SEC to Penalize CEOs Regardless of Role in Company Fraud

The SEC has for the first time invoked specific claw-back provisions of the Sarbanes-Oxley Act against a company CEO that was not directly involved in the company’s fraud scheme. Maynard L. Jenkins, the former chief executive of CSK Auto Corporation was ordered to reimburse the company and shareholders over $4 million that he earned in bonuses and profits for sale of stock while CSK was committing accounting fraud, according to a statement by the SEC.

“The personal compensation received by CEOs while the companies they serve engage in wrongdoing can be clawed back,” said Robert Khuzami, Director of the SEC’s Division of Enforcement, in a statement released by the SEC. “The costs of such misconduct need not be borne by shareholders alone.”

“Jenkins was captain of the ship and profited during the time that CSK was misleading investors about the company’s financial health,” said Rosalind R. Tyson, Director of the SEC’s Los Angeles Regional Office, in the statement. ‘The law requires Jenkins to return those proceeds to CSK.”

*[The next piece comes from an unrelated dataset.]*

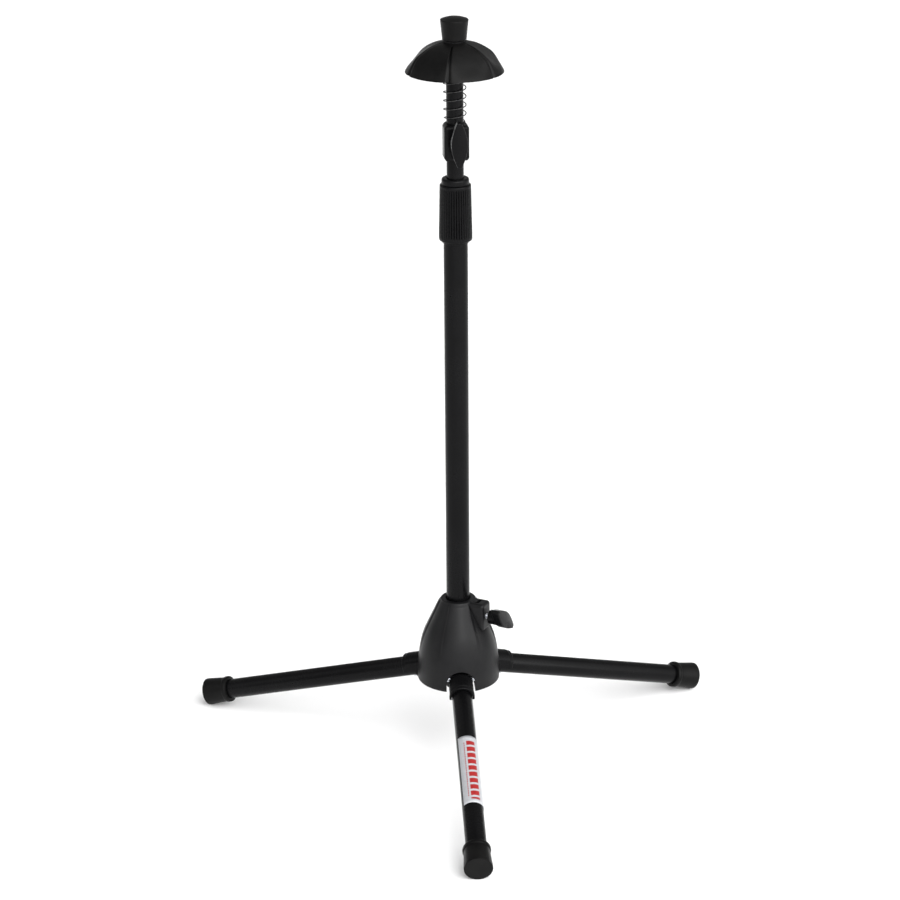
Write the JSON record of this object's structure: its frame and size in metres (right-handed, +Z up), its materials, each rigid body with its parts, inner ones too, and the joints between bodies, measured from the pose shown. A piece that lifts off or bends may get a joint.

Commentary: The final line of the SEC statement reads, “The SEC’s complaint does not allege that Jenkins engaged in the fraudulent conduct.” This is an important new precedent set by the SEC. Now, even if a CEO is unaware of accounting fraud occurring within his or her organization, he or she is still liable for it. The SEC was given the power to do this through claw back provisions of Sarbanes-Oxley, though this is the first time the provisions have been used.